A large proportion of the architectural fraternity turned out for the opening of the show ‘Le Corbusier: The Art of Architecture’, at London’s Barbican Centre, last Wednesday.
The show has made the move from from Lutyens Crypt at Liverpool to the London’s Barbican Centre, and by all accounts, the move has been a positive one for the legibility of the show. From the people I spoke to on the opening night, Lutyens crypt had been a difficult space to negotiate for Architecture’s most famous Modernist. The Barbican’s imposing Brutalism proves a far more forgiving backdrop for the biggest assembly of the Master’s photos, models and drawings since the 1987 Corb retrospective at the Hayward Gallery.

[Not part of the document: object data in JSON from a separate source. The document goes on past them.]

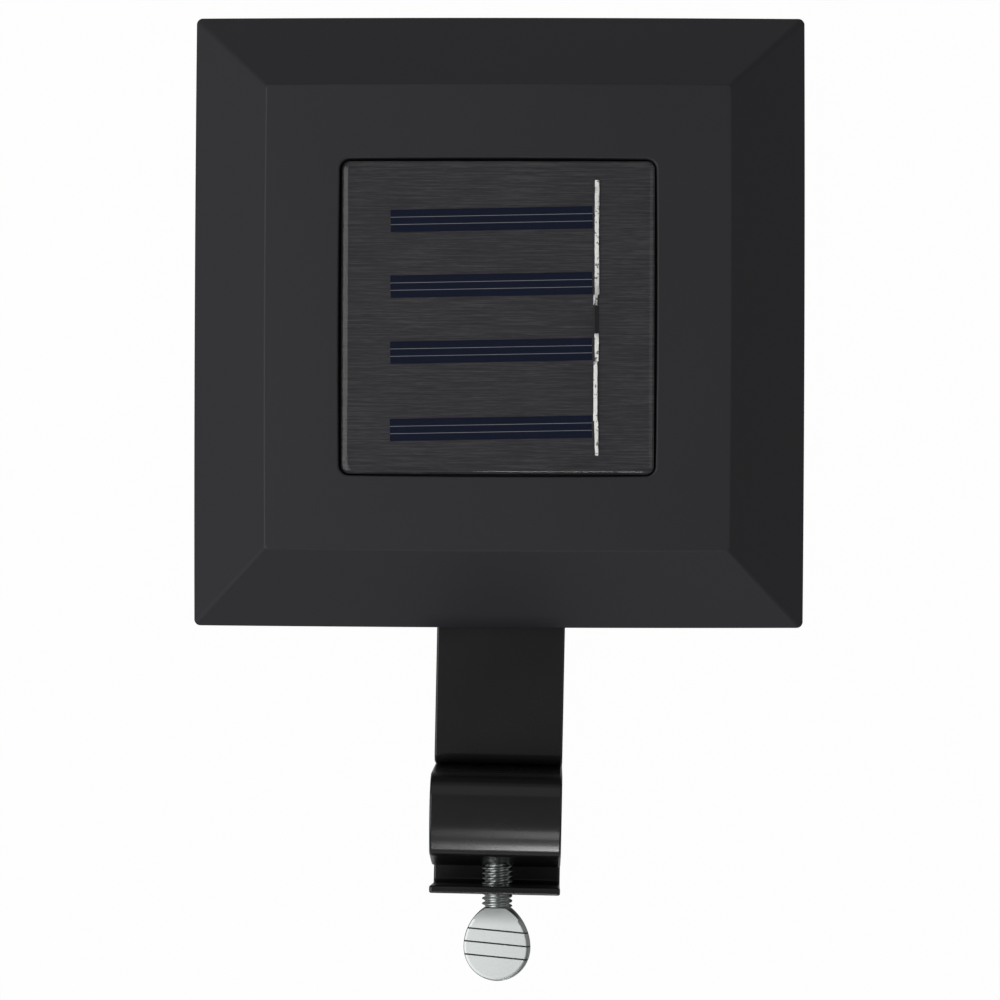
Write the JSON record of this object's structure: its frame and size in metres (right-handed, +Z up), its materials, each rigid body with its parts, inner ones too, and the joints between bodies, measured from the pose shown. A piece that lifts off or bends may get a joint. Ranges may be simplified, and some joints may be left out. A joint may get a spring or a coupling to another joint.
{
  "type": "fence light",
  "caption": "Square solar light with a bevelled housing, held on a fence top or gutter edge by a bent strip hook and a thumb screw.",
  "frame": {"origin": "top of the space inside the hook, where the fence's edge seats, in the middle of the strip's width", "axes": "+Z up, out of the solar panel; +Y from the hook to the lamp, along the strap; +X across the strap"},
  "size_m": [0.12, 0.1897, 0.0312],
  "materials": {
    "black_housing": "satin moulded black plastic with a faint grain",
    "foam_tape": "black foam tape",
    "panel_backing": "dark coated board under the resin",
    "solar_cell": "dark blue silicon with silver lines",
    "silver_ribbon": "tinned ribbon, slightly crumpled",
    "clear_resin": "clear domed resin",
    "seal_rubber": "soft black rubber",
    "plated_steel": "bright zinc plate",
    "frosted_lens": "milky frosted plastic",
    "white_plastic": "white moulded plastic",
    "white_board": "white coated circuit board",
    "led_phosphor": "yellow light-emitting face in a white frame",
    "chip_black": "black moulded chip",
    "ferrite": "dark ferrite with copper winding",
    "battery_sleeve": "shrunk plastic sleeve, plain green",
    "nickel": "nickel-plated spring steel",
    "switch_can": "folded steel can",
    "switch_black": "black moulded plastic",
    "wire_red": "red insulation",
    "wire_black": "black insulation",
    "black_coat": "glossy black powder coat with a fine orange-peel"
  },
  "bodies": {
    "lamp": {"top_cover": "black_housing", "panel_seal": "foam_tape", "panel_board": "panel_backing", "cell_strips": "solar_cell", "cell_ribbon": "silver_ribbon", "panel_resin": "clear_resin", "housing_seal": "seal_rubber", "housing_screws": "plated_steel", "base_plate": "black_housing", "lens": "frosted_lens", "reflector": "white_plastic", "reflector_screws": "plated_steel", "led_board": "white_board", "board_screws": "plated_steel", "leds": "led_phosphor", "driver_chip": "chip_black", "inductor": "ferrite", "battery_cell": "battery_sleeve", "battery_spring": "nickel", "battery_contact": "nickel", "battery_cover": "black_housing", "battery_cover_screw": "plated_steel", "switch_body": "switch_can", "switch_screws": "plated_steel", "wire_panel_red": "wire_red", "wire_panel_black": "wire_black", "wire_battery_red": "wire_red", "wire_battery_black": "wire_black", "wire_switch": "wire_red", "bracket": "black_coat", "bracket_screws": "plated_steel"},
    "switch": {"switch_slider": "switch_black"},
    "tip": {"screw_tip_cap": "switch_black"},
    "screw": {"thumb_screw": "plated_steel"}
  },
  "joints": [
    {"name": "switch_slide", "type": "slide", "parent": "lamp", "child": "switch", "axis": [1, 0, 0], "range_m": [0, 0.002]},
    {"name": "tip_advance", "type": "slide", "parent": "lamp", "child": "tip", "axis": [0, 1, 0], "range_m": [-0.007, 0.0018]},
    {"name": "screw_turn", "type": "hinge", "parent": "tip", "child": "screw", "pos_m": [0, 0, -0.016], "axis": [0, 1, 0], "range_deg": [-2520, 648]}
  ],
  "couplings": [
    {"joint": "screw_turn", "follows": "tip_advance", "rad_per_m": 6283.2}
  ]
}
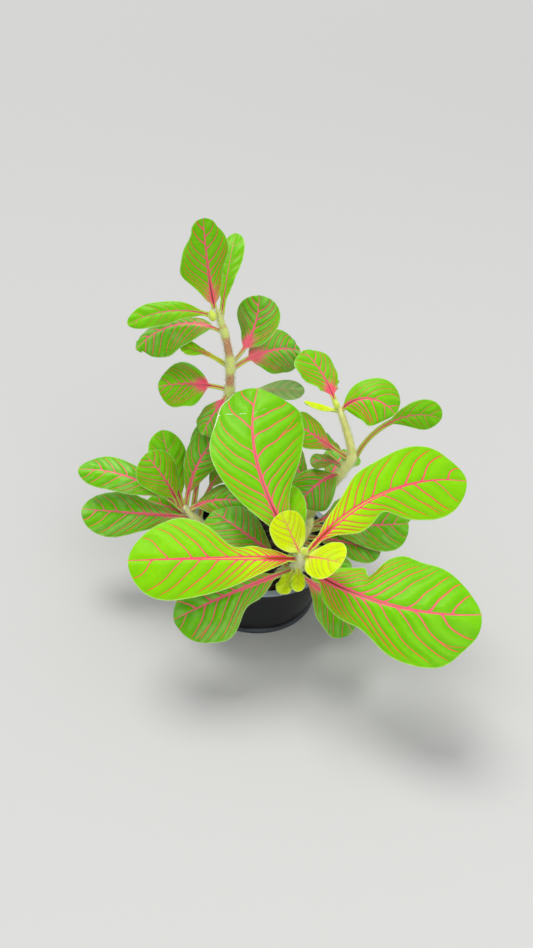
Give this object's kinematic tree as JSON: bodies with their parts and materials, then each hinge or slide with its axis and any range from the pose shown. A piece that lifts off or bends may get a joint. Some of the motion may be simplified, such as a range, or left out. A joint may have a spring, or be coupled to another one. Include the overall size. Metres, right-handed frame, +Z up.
{
  "type": "potted nerve plant",
  "caption": "Young nerve plant with spoon-shaped pink-veined leaves on branching stems, in a small squat tapered pot.",
  "frame": {"origin": "middle of the pot's flat base, at the surface it stands on", "axes": "+Z up, the plant's front faces -Y, +X to the right seen from the front"},
  "size_m": [0.1398, 0.1262, 0.1338],
  "materials": {
    "black_plastic": "satin",
    "potting_mix": "matte",
    "stem_pale": "matte",
    "stem_pink": "matte",
    "leaf_yellow": "satin",
    "leaf_lime": "satin",
    "leaf_green": "satin",
    "leaf_deep": "satin",
    "growing_tip": "matte"
  },
  "bodies": {
    "root": {"pot": "black_plastic", "potting_mix": "potting_mix", "front_stem": "stem_pale", "left_stem": "stem_pale", "tall_stem": "stem_pink", "right_stem": "stem_pale", "middle_stem": "stem_pale", "front_left_leaf": "leaf_lime", "front_back_leaf": "leaf_green", "front_right_leaf": "leaf_lime", "front_near_right_leaf": "leaf_green", "front_low_left_leaf": "leaf_deep", "front_low_right_leaf": "leaf_deep", "front_young_back_leaf": "leaf_yellow", "front_young_near_leaf": "leaf_yellow", "front_sprout_left_leaf": "leaf_lime", "front_sprout_right_leaf": "leaf_lime", "front_hidden_leaf": "leaf_lime", "front_inner_leaf": "leaf_deep", "left_far_leaf": "leaf_deep", "left_near_leaf": "leaf_deep", "left_upright_leaf": "leaf_green", "left_back_leaf": "leaf_green", "left_small_leaf": "leaf_green", "left_inner_leaf": "leaf_deep", "left_tall_leaf": "leaf_deep", "left_rear_leaf": "leaf_deep", "left_stalked_leaf": "leaf_deep", "tall_top_leaf": "leaf_green", "tall_top_rear_leaf": "leaf_green", "tall_upper_left_leaf": "leaf_green", "tall_drooping_leaf": "leaf_deep", "tall_small_leaf": "leaf_green", "tall_right_upright_leaf": "leaf_deep", "tall_right_leaf": "leaf_deep", "tall_left_round_leaf": "leaf_green", "tall_low_leaf": "leaf_deep", "tall_low_right_leaf": "leaf_deep", "right_top_leaf": "leaf_green", "right_drooping_leaf": "leaf_green", "right_outer_leaf": "leaf_deep", "right_young_leaf": "leaf_lime", "right_long_stalk_leaf": "leaf_deep", "right_inner_leaf": "leaf_deep", "right_low_leaf": "leaf_deep", "right_hanging_leaf": "leaf_deep", "middle_upright_leaf": "leaf_deep", "middle_outer_leaf": "leaf_deep", "middle_far_leaf": "leaf_green", "middle_near_leaf": "leaf_deep", "middle_low_leaf": "leaf_deep", "middle_small_leaf": "leaf_deep", "back_low_left_leaf": "leaf_deep", "back_low_right_leaf": "leaf_deep", "back_mid_leaf": "leaf_deep", "front_bud": "growing_tip", "tall_bud": "growing_tip", "right_bud": "growing_tip"}
  },
  "joints": []
}
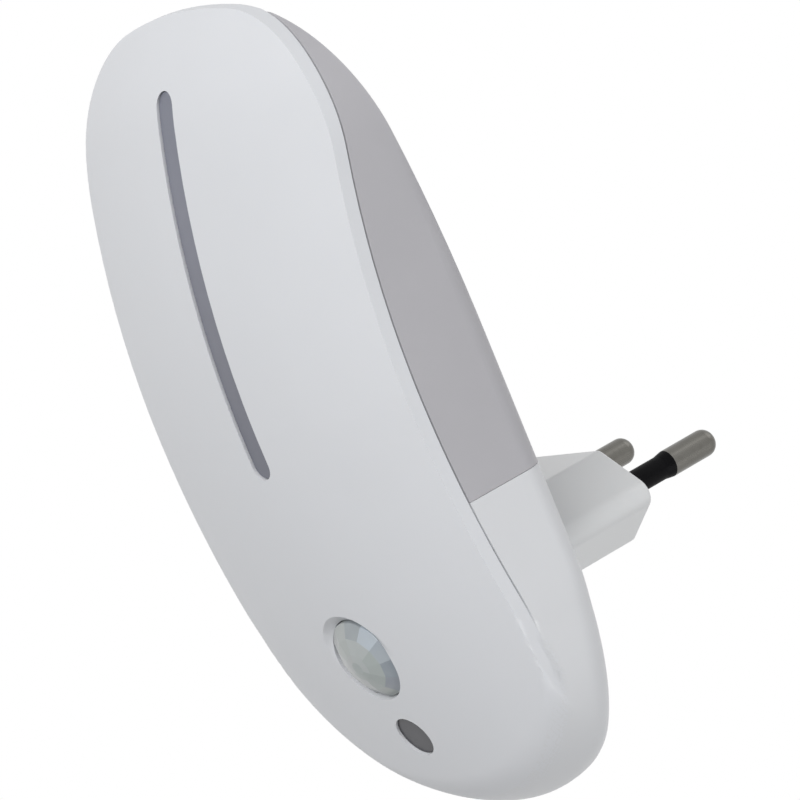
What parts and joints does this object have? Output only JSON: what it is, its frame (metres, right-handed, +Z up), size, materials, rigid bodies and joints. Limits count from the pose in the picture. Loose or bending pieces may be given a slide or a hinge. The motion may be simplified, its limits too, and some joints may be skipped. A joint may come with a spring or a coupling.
{
  "type": "plug-in night light",
  "caption": "Wall-plug night light: tall bowed housing with a lit vertical slit, faceted motion lens, small light-sensor window and a flat two-pin plug behind.",
  "frame": {"origin": "middle of the flat face of the plug body, midway between the two contact pins", "axes": "+Z up along the light slit, +Y out of the plug along the pins and into the wall socket, -Y out of the lit front, +X across the housing"},
  "size_m": [0.0638, 0.065, 0.1196],
  "materials": {
    "front_cover": "satin",
    "back_housing": "smooth",
    "rear_diffuser": "frosted translucent",
    "light_strip": "frosted translucent",
    "plug_plastic": "smooth",
    "pin_metal": "nickel plated",
    "sleeve_plastic": "black",
    "lens_plastic": "milky moulded lens",
    "window_plastic": "dark translucent",
    "inner_plastic": "white",
    "board_laminate": "solder resist",
    "screw_steel": "zinc plated",
    "strap_brass": "stamped",
    "link_copper": "tinned wire",
    "can_metal": "plated can",
    "filter_dark": "infrared filter",
    "sensor_clear": "clear epoxy",
    "led_body": "moulded LED",
    "film_red": "epoxy coated",
    "can_sleeve": "shrink sleeve",
    "package_black": "moulded epoxy",
    "varistor_blue": "epoxy coated",
    "resistor_green": "cement coated",
    "chip_ceramic": "ceramic"
  },
  "bodies": {
    "root": {"front_cover": "front_cover", "back_housing": "back_housing", "rear_diffuser": "rear_diffuser", "light_strip": "light_strip", "light_box": "inner_plastic", "motion_lens": "lens_plastic", "lens_holder": "inner_plastic", "motion_sensor": "can_metal", "motion_filter": "filter_dark", "light_window": "window_plastic", "light_sensor": "sensor_clear", "plug_body": "plug_plastic", "contact_pin_left": "pin_metal", "contact_pin_right": "pin_metal", "pin_sleeve_left": "sleeve_plastic", "pin_sleeve_right": "sleeve_plastic", "contact_strap_left": "strap_brass", "contact_strap_right": "strap_brass", "control_board": "board_laminate", "led_board": "board_laminate", "board_links": "link_copper", "leds": "led_body", "film_capacitor": "film_red", "electrolytic_capacitor": "can_sleeve", "bridge_rectifier": "package_black", "controller_chip": "package_black", "varistor": "varistor_blue", "fusible_resistor": "resistor_green", "chip_parts": "chip_ceramic", "board_screws": "screw_steel", "housing_screws": "screw_steel", "plug_screws": "screw_steel"}
  },
  "joints": []
}
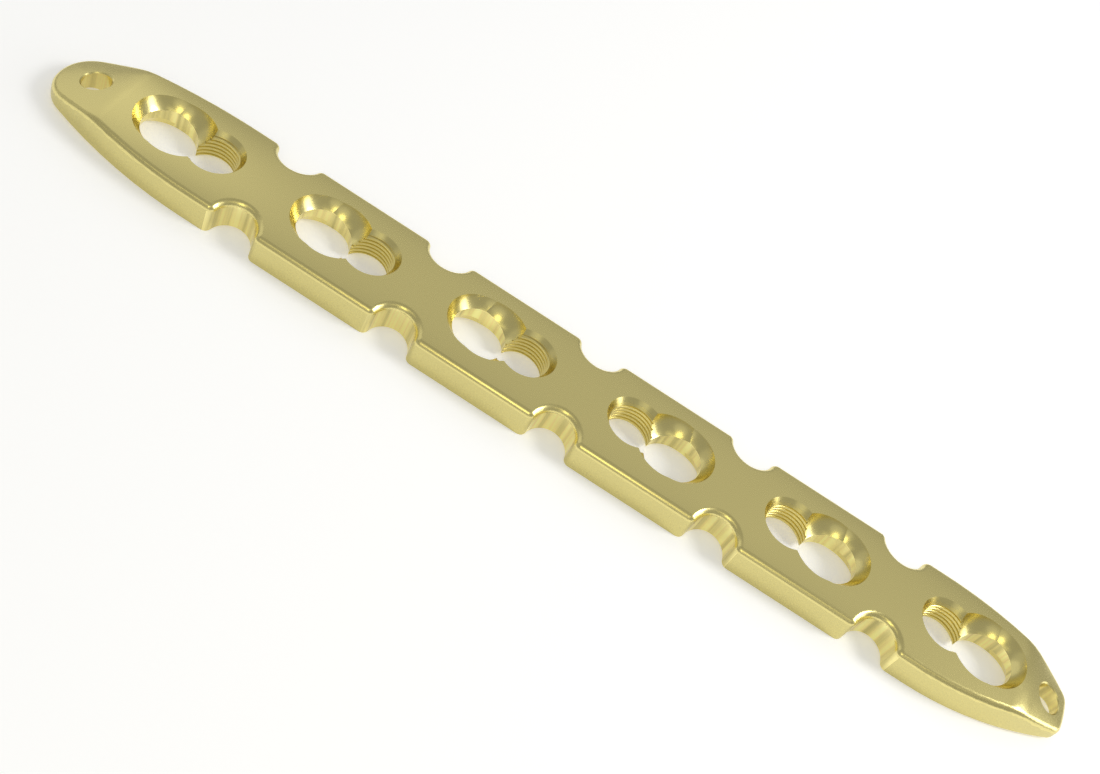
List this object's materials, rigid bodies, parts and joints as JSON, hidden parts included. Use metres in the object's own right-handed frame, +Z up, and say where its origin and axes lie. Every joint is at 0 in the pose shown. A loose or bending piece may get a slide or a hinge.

The displays have been put together in a far more coherent and logical way, avoiding the dead ends that appeared at the exhibition in Liverpool. The ground floor elements of the show is full of models, while the upper areas are more devoted to the drawings of the master. Most interesting perhaps, is the model of the Villa Schwob. I have previously only ever seen this as a photograph, so it is quite a revelation to see the model at 1:50 scale. There is a real sense of how modern the building is, in a way that photographs do not convey. The model manages to reveal the classical trimmings on the buildings as exactly that – trimmings, and the actual volumes are proto-Modern.
But most enduring of all is the video of Chandigarh showing the everyday life of the city. Sometimes Le Corbusier’s work can be bound up in theory and rhetoric, but this charming little visual diary shows just how effectively Le Corbusier’s uncompromising, western design has bedded down over time, deep within the Indian subcontinent.